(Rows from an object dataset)
....................

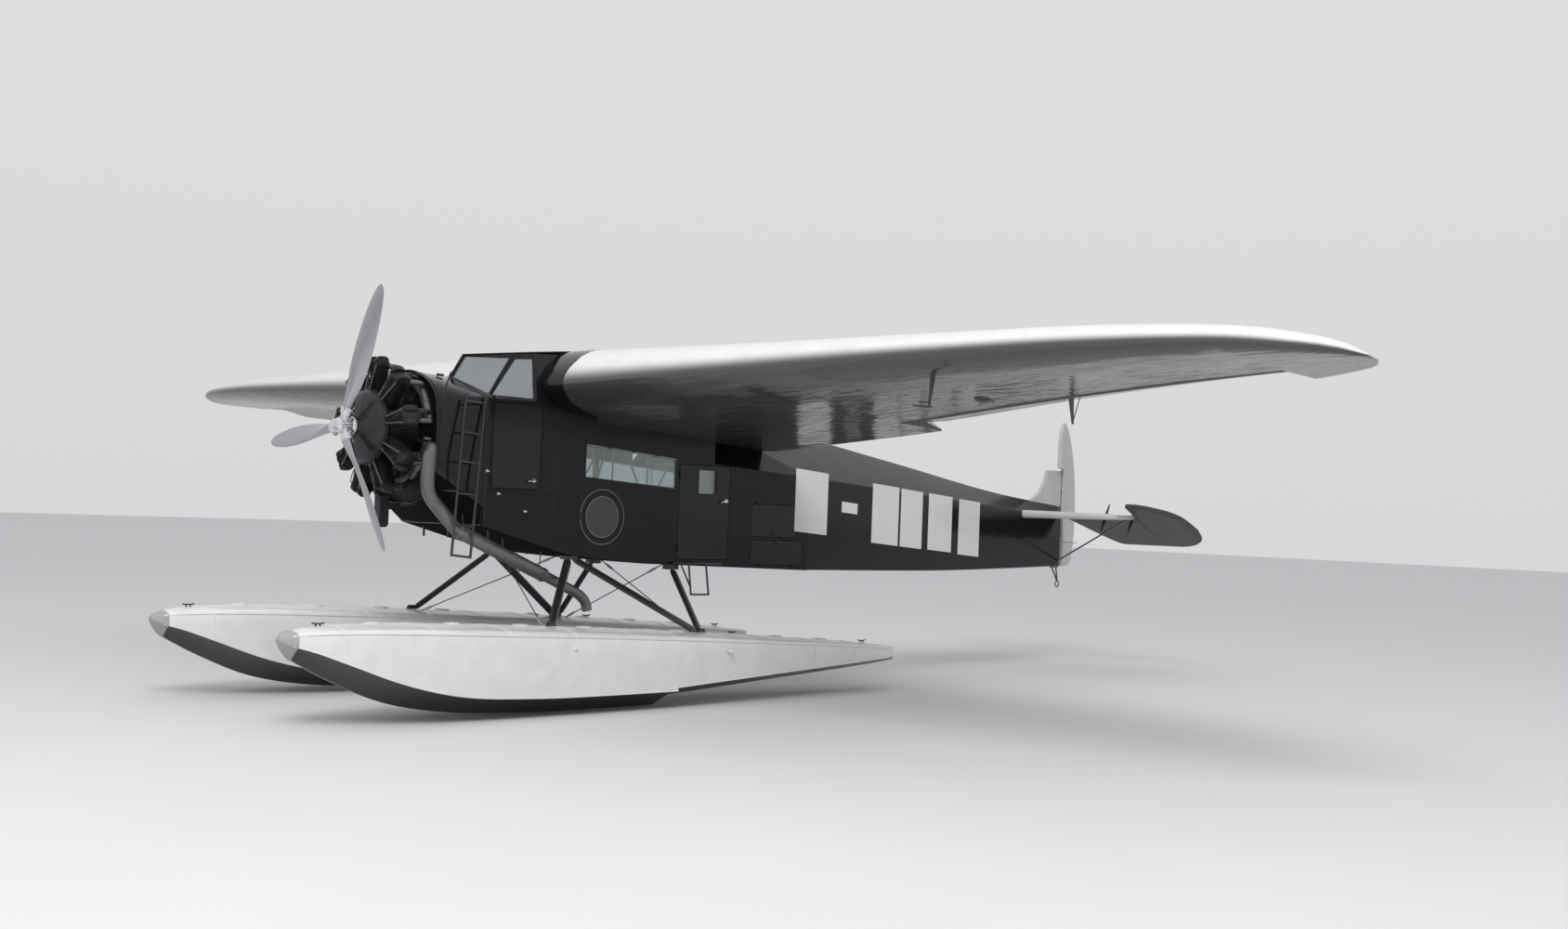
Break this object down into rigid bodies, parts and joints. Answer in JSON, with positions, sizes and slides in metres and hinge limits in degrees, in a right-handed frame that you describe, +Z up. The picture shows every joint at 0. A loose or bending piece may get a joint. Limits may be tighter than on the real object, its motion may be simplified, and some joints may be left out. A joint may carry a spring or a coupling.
{
  "type": "high-wing cabin floatplane with a radial engine",
  "caption": "High cantilever-wing cabin aircraft on twin floats, with an open radial engine, a turning propeller, hinged control surfaces and opening doors.",
  "frame": {"origin": "bottom centre of the whole part, on the ground plane that the float keels stand on", "axes": "+X to port along the span, +Y aft along the fuselage, +Z up"},
  "size_m": [15.4, 11.9788, 3.4863],
  "materials": {
    "black_gloss": "deep gloss black dope over cloth on a frame of tubes",
    "black_metal": "deep gloss black enamel on sheet metal",
    "wing_silver": "semi-gloss silver finish over plywood",
    "light_grey": "satin light grey dope over cloth",
    "dark_fabric": "doped dark fabric, satin",
    "strut_black": "satin black",
    "cabin_trim": "plain lining",
    "bare_panel": "dull bare sheet",
    "glass": "clear pane",
    "engine_black": "satin black",
    "seat_leather": "worn brown",
    "case_grey": "satin grey",
    "exhaust_steel": "heat-dulled steel",
    "polished": "polished",
    "float_white": "semi-gloss pale paint on sheet metal"
  },
  "bodies": {
    "airframe": {"cabin_wall_port": "black_gloss", "cabin_wall_starboard": "black_gloss", "cabin_floor": "black_gloss", "rear_deck": "black_gloss", "rear_fuselage": "black_gloss", "nose_shell": "black_metal", "cockpit_frame": "black_metal", "wing": "wing_silver", "tailplane": "light_grey", "fin": "light_grey", "stern_post": "strut_black", "tail_strut_port": "strut_black", "tail_strut_starboard": "strut_black", "mooring_fitting": "strut_black", "float_struts_port": "strut_black", "float_struts_starboard": "strut_black", "spreader_bar_front": "strut_black", "spreader_bar_rear": "strut_black", "stay_wires_front": "strut_black", "stay_wires_rear": "strut_black", "boarding_ladder": "strut_black", "cabin_step": "strut_black", "cabin_ceiling": "cabin_trim", "rear_bulkhead": "cabin_trim", "cabin_partition": "cabin_trim", "firewall": "bare_panel", "windscreen_port": "glass", "windscreen_starboard": "glass", "side_window_port": "glass", "side_window_starboard": "glass", "cabin_window_port": "glass", "cabin_window_starboard": "glass", "cabin_window_starboard_rear": "glass", "instrument_panel": "engine_black", "cylinder_row": "engine_black", "intake_scoop": "engine_black", "pilot_seat_port": "seat_leather", "pilot_seat_starboard": "seat_leather", "bench_seat_front": "seat_leather", "bench_seat_rear": "seat_leather", "crankcase": "case_grey", "exhaust_collector": "exhaust_steel", "exhaust_pipe": "exhaust_steel", "float_port": "float_white", "float_starboard": "float_white"},
    "propeller": {"propeller_hub": "polished", "propeller_blade_1": "polished", "propeller_blade_2": "polished", "propeller_blade_3": "polished"},
    "aileron_port": {"aileron_port": "wing_silver"},
    "aileron_starboard": {"aileron_starboard": "wing_silver"},
    "elevator": {"elevator": "dark_fabric"},
    "rudder": {"rudder": "light_grey"},
    "cockpit_door_port": {"cockpit_door_port": "black_metal"},
    "cockpit_door_starboard": {"cockpit_door_starboard": "black_metal"},
    "cabin_door": {"cabin_door": "black_metal", "cabin_door_window": "glass"},
    "baggage_door_upper": {"baggage_door_upper": "black_metal"},
    "baggage_door_lower": {"baggage_door_lower": "black_metal"}
  },
  "joints": [
    {"name": "propeller_spin", "type": "hinge", "parent": "airframe", "child": "propeller", "pos_m": [0, -4.9144, 2.335], "axis": [0, 1, 0], "continuous": true},
    {"name": "aileron_port_hinge", "type": "hinge", "parent": "airframe", "child": "aileron_port", "pos_m": [3.05, -1.28079, 2.6503], "axis": [0.9855, -0.1593, 0.0585], "range_deg": [-30, 10]},
    {"name": "aileron_starboard_hinge", "type": "hinge", "parent": "airframe", "child": "aileron_starboard", "pos_m": [-3.05, -1.28079, 2.6503], "axis": [0.9855, 0.1593, -0.0585], "range_deg": [-10, 30]},
    {"name": "elevator_hinge", "type": "hinge", "parent": "airframe", "child": "elevator", "pos_m": [0, 5.0156, 1.843], "axis": [1, 0, 0], "range_deg": [0, 52]},
    {"name": "rudder_hinge", "type": "hinge", "parent": "airframe", "child": "rudder", "pos_m": [0, 5.0956, 1.835], "axis": [0, 0, 1], "range_deg": [-54, 0]},
    {"name": "cockpit_door_port_hinge", "type": "hinge", "parent": "airframe", "child": "cockpit_door_port", "pos_m": [0.648, -3.8574, 2.235], "axis": [0, 0, -1], "range_deg": [0, 95]},
    {"name": "cockpit_door_starboard_hinge", "type": "hinge", "parent": "airframe", "child": "cockpit_door_starboard", "pos_m": [-0.648, -3.8574, 2.235], "axis": [0, 0, 1], "range_deg": [0, 95]},
    {"name": "cabin_door_hinge", "type": "hinge", "parent": "airframe", "child": "cabin_door", "pos_m": [0.648, -1.7464, 1.735], "axis": [0, 0, -1], "range_deg": [0, 100]},
    {"name": "baggage_door_upper_hinge", "type": "hinge", "parent": "airframe", "child": "baggage_door_upper", "pos_m": [0.648, -0.4944, 1.822], "axis": [0, -1, 0], "range_deg": [0, 100]},
    {"name": "baggage_door_lower_hinge", "type": "hinge", "parent": "airframe", "child": "baggage_door_lower", "pos_m": [0.648, -0.4544, 1.224], "axis": [0, 1, 0], "range_deg": [0, 100]}
  ],
  "couplings": [
    {"joint": "aileron_starboard_hinge", "follows": "aileron_port_hinge", "ratio": -1}
  ]
}
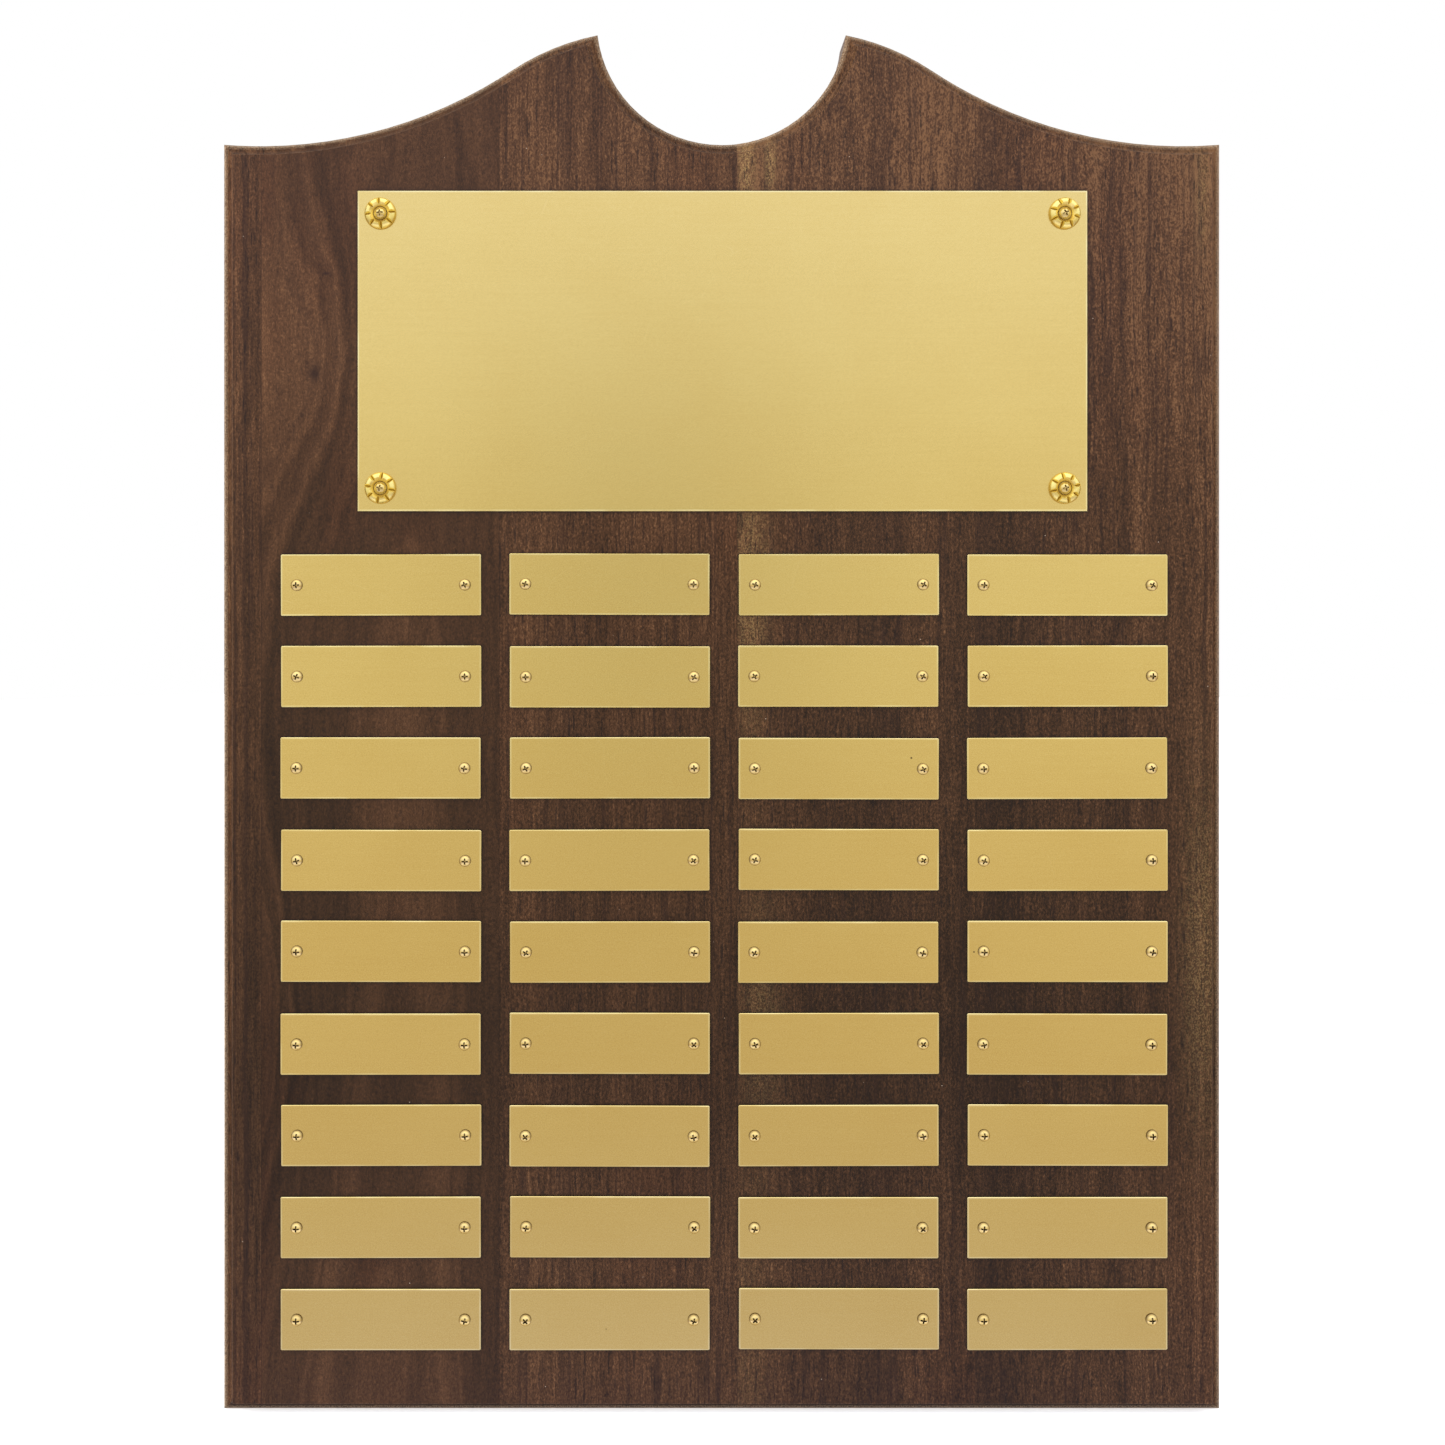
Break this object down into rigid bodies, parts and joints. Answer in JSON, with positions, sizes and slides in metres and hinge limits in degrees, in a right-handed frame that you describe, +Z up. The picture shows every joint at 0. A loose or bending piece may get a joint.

....................

▶ **TASK DESCRIPTION**:
Print the material once more, exactly.

▶ **EXERCISE OUTPUT**:
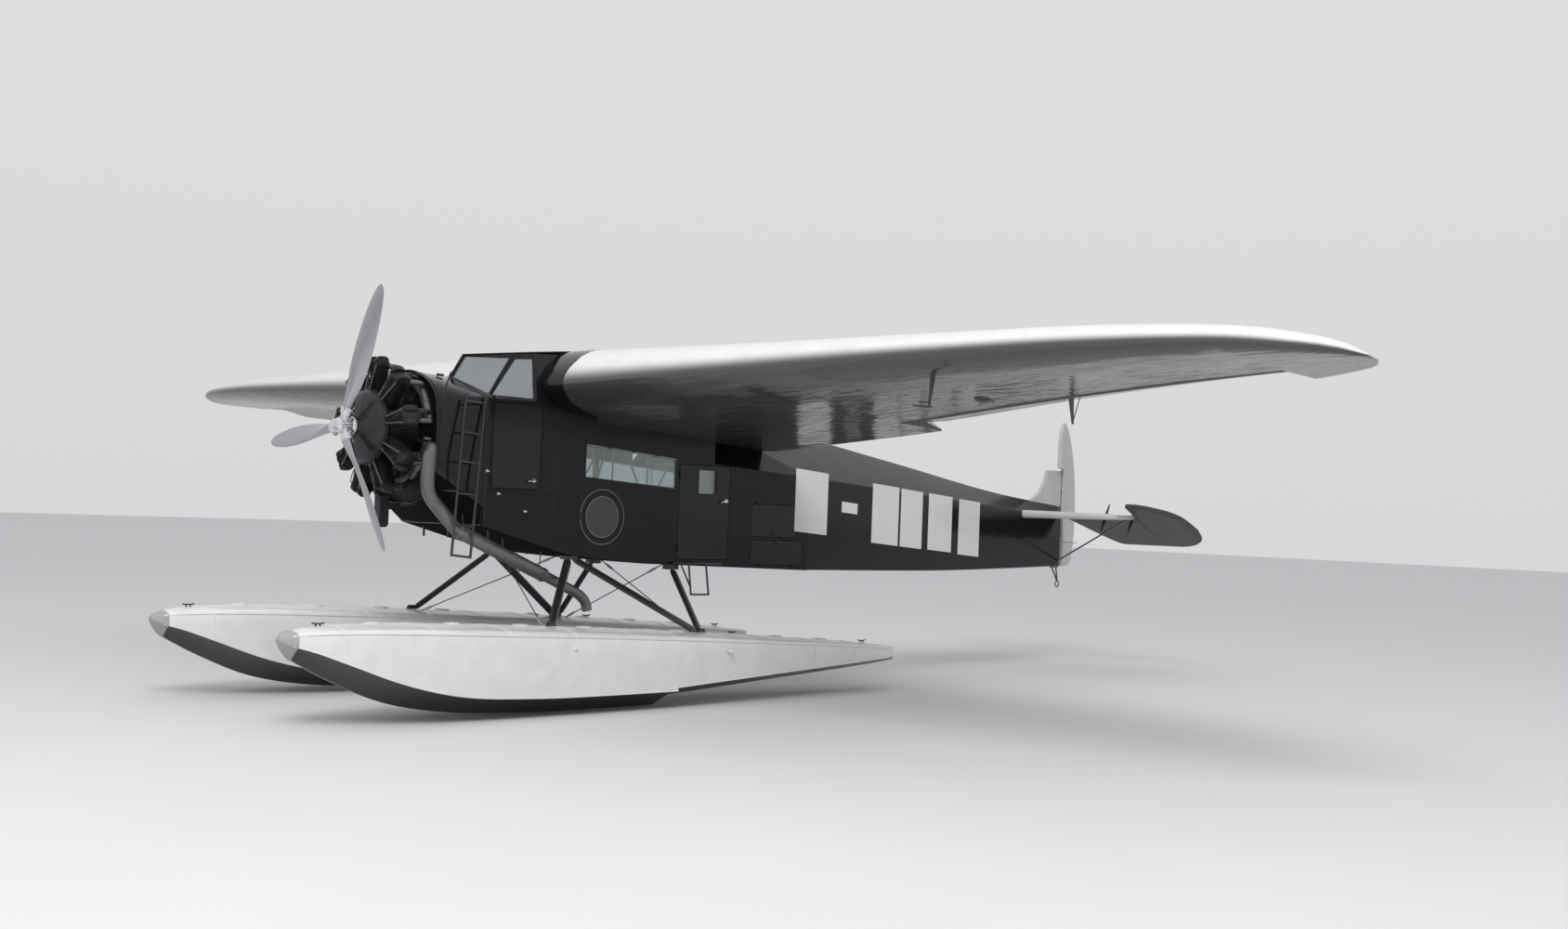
Break this object down into rigid bodies, parts and joints. Answer in JSON, with positions, sizes and slides in metres and hinge limits in degrees, in a right-handed frame that you describe, +Z up. The picture shows every joint at 0. A loose or bending piece may get a joint. Limits may be tighter than on the real object, its motion may be simplified, and some joints may be left out. A joint may carry a spring or a coupling.
{
  "type": "high-wing cabin floatplane with a radial engine",
  "caption": "High cantilever-wing cabin aircraft on twin floats, with an open radial engine, a turning propeller, hinged control surfaces and opening doors.",
  "frame": {"origin": "bottom centre of the whole part, on the ground plane that the float keels stand on", "axes": "+X to port along the span, +Y aft along the fuselage, +Z up"},
  "size_m": [15.4, 11.9788, 3.4863],
  "materials": {
    "black_gloss": "deep gloss black dope over cloth on a frame of tubes",
    "black_metal": "deep gloss black enamel on sheet metal",
    "wing_silver": "semi-gloss silver finish over plywood",
    "light_grey": "satin light grey dope over cloth",
    "dark_fabric": "doped dark fabric, satin",
    "strut_black": "satin black",
    "cabin_trim": "plain lining",
    "bare_panel": "dull bare sheet",
    "glass": "clear pane",
    "engine_black": "satin black",
    "seat_leather": "worn brown",
    "case_grey": "satin grey",
    "exhaust_steel": "heat-dulled steel",
    "polished": "polished",
    "float_white": "semi-gloss pale paint on sheet metal"
  },
  "bodies": {
    "airframe": {"cabin_wall_port": "black_gloss", "cabin_wall_starboard": "black_gloss", "cabin_floor": "black_gloss", "rear_deck": "black_gloss", "rear_fuselage": "black_gloss", "nose_shell": "black_metal", "cockpit_frame": "black_metal", "wing": "wing_silver", "tailplane": "light_grey", "fin": "light_grey", "stern_post": "strut_black", "tail_strut_port": "strut_black", "tail_strut_starboard": "strut_black", "mooring_fitting": "strut_black", "float_struts_port": "strut_black", "float_struts_starboard": "strut_black", "spreader_bar_front": "strut_black", "spreader_bar_rear": "strut_black", "stay_wires_front": "strut_black", "stay_wires_rear": "strut_black", "boarding_ladder": "strut_black", "cabin_step": "strut_black", "cabin_ceiling": "cabin_trim", "rear_bulkhead": "cabin_trim", "cabin_partition": "cabin_trim", "firewall": "bare_panel", "windscreen_port": "glass", "windscreen_starboard": "glass", "side_window_port": "glass", "side_window_starboard": "glass", "cabin_window_port": "glass", "cabin_window_starboard": "glass", "cabin_window_starboard_rear": "glass", "instrument_panel": "engine_black", "cylinder_row": "engine_black", "intake_scoop": "engine_black", "pilot_seat_port": "seat_leather", "pilot_seat_starboard": "seat_leather", "bench_seat_front": "seat_leather", "bench_seat_rear": "seat_leather", "crankcase": "case_grey", "exhaust_collector": "exhaust_steel", "exhaust_pipe": "exhaust_steel", "float_port": "float_white", "float_starboard": "float_white"},
    "propeller": {"propeller_hub": "polished", "propeller_blade_1": "polished", "propeller_blade_2": "polished", "propeller_blade_3": "polished"},
    "aileron_port": {"aileron_port": "wing_silver"},
    "aileron_starboard": {"aileron_starboard": "wing_silver"},
    "elevator": {"elevator": "dark_fabric"},
    "rudder": {"rudder": "light_grey"},
    "cockpit_door_port": {"cockpit_door_port": "black_metal"},
    "cockpit_door_starboard": {"cockpit_door_starboard": "black_metal"},
    "cabin_door": {"cabin_door": "black_metal", "cabin_door_window": "glass"},
    "baggage_door_upper": {"baggage_door_upper": "black_metal"},
    "baggage_door_lower": {"baggage_door_lower": "black_metal"}
  },
  "joints": [
    {"name": "propeller_spin", "type": "hinge", "parent": "airframe", "child": "propeller", "pos_m": [0, -4.9144, 2.335], "axis": [0, 1, 0], "continuous": true},
    {"name": "aileron_port_hinge", "type": "hinge", "parent": "airframe", "child": "aileron_port", "pos_m": [3.05, -1.28079, 2.6503], "axis": [0.9855, -0.1593, 0.0585], "range_deg": [-30, 10]},
    {"name": "aileron_starboard_hinge", "type": "hinge", "parent": "airframe", "child": "aileron_starboard", "pos_m": [-3.05, -1.28079, 2.6503], "axis": [0.9855, 0.1593, -0.0585], "range_deg": [-10, 30]},
    {"name": "elevator_hinge", "type": "hinge", "parent": "airframe", "child": "elevator", "pos_m": [0, 5.0156, 1.843], "axis": [1, 0, 0], "range_deg": [0, 52]},
    {"name": "rudder_hinge", "type": "hinge", "parent": "airframe", "child": "rudder", "pos_m": [0, 5.0956, 1.835], "axis": [0, 0, 1], "range_deg": [-54, 0]},
    {"name": "cockpit_door_port_hinge", "type": "hinge", "parent": "airframe", "child": "cockpit_door_port", "pos_m": [0.648, -3.8574, 2.235], "axis": [0, 0, -1], "range_deg": [0, 95]},
    {"name": "cockpit_door_starboard_hinge", "type": "hinge", "parent": "airframe", "child": "cockpit_door_starboard", "pos_m": [-0.648, -3.8574, 2.235], "axis": [0, 0, 1], "range_deg": [0, 95]},
    {"name": "cabin_door_hinge", "type": "hinge", "parent": "airframe", "child": "cabin_door", "pos_m": [0.648, -1.7464, 1.735], "axis": [0, 0, -1], "range_deg": [0, 100]},
    {"name": "baggage_door_upper_hinge", "type": "hinge", "parent": "airframe", "child": "baggage_door_upper", "pos_m": [0.648, -0.4944, 1.822], "axis": [0, -1, 0], "range_deg": [0, 100]},
    {"name": "baggage_door_lower_hinge", "type": "hinge", "parent": "airframe", "child": "baggage_door_lower", "pos_m": [0.648, -0.4544, 1.224], "axis": [0, 1, 0], "range_deg": [0, 100]}
  ],
  "couplings": [
    {"joint": "aileron_starboard_hinge", "follows": "aileron_port_hinge", "ratio": -1}
  ]
}
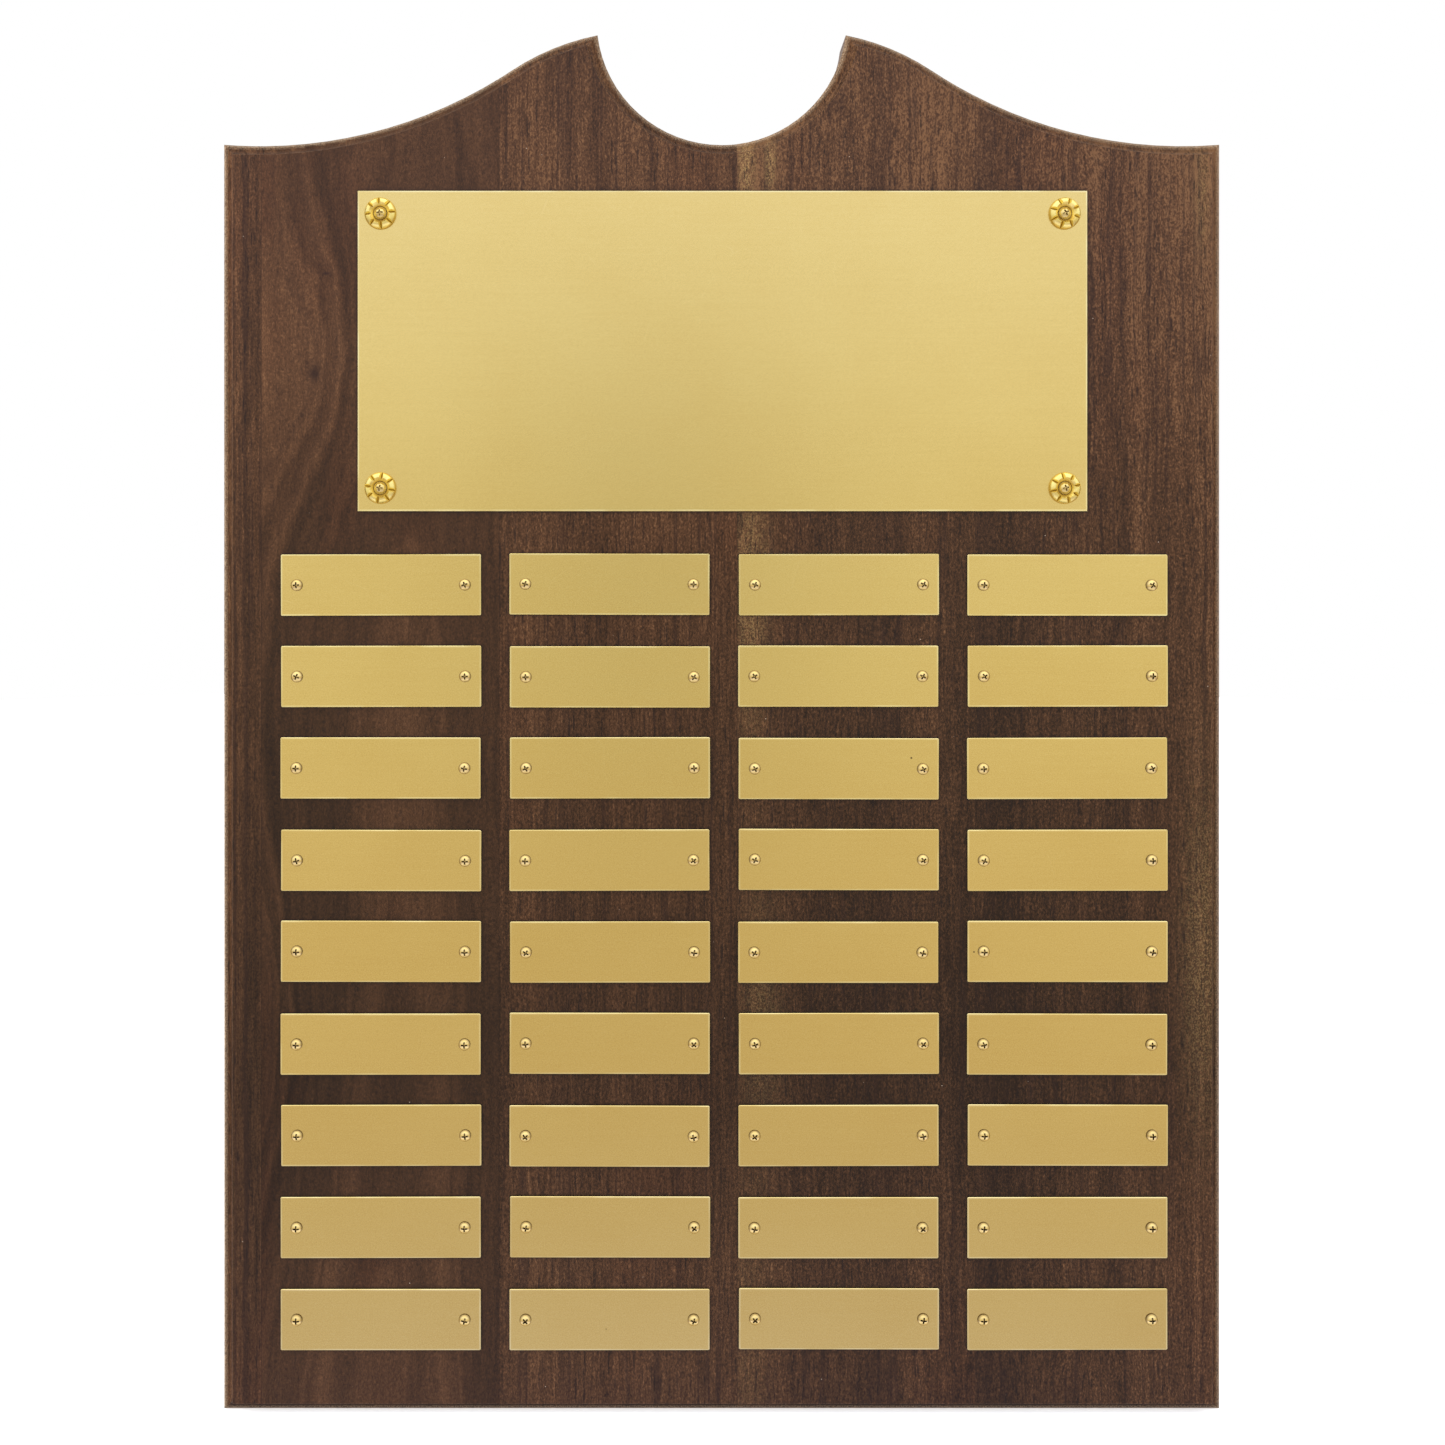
Break this object down into rigid bodies, parts and joints. Answer in JSON, with positions, sizes and slides in metres and hinge limits in degrees, in a right-handed frame that you describe, +Z up. The picture shows every joint at 0. A loose or bending piece may get a joint.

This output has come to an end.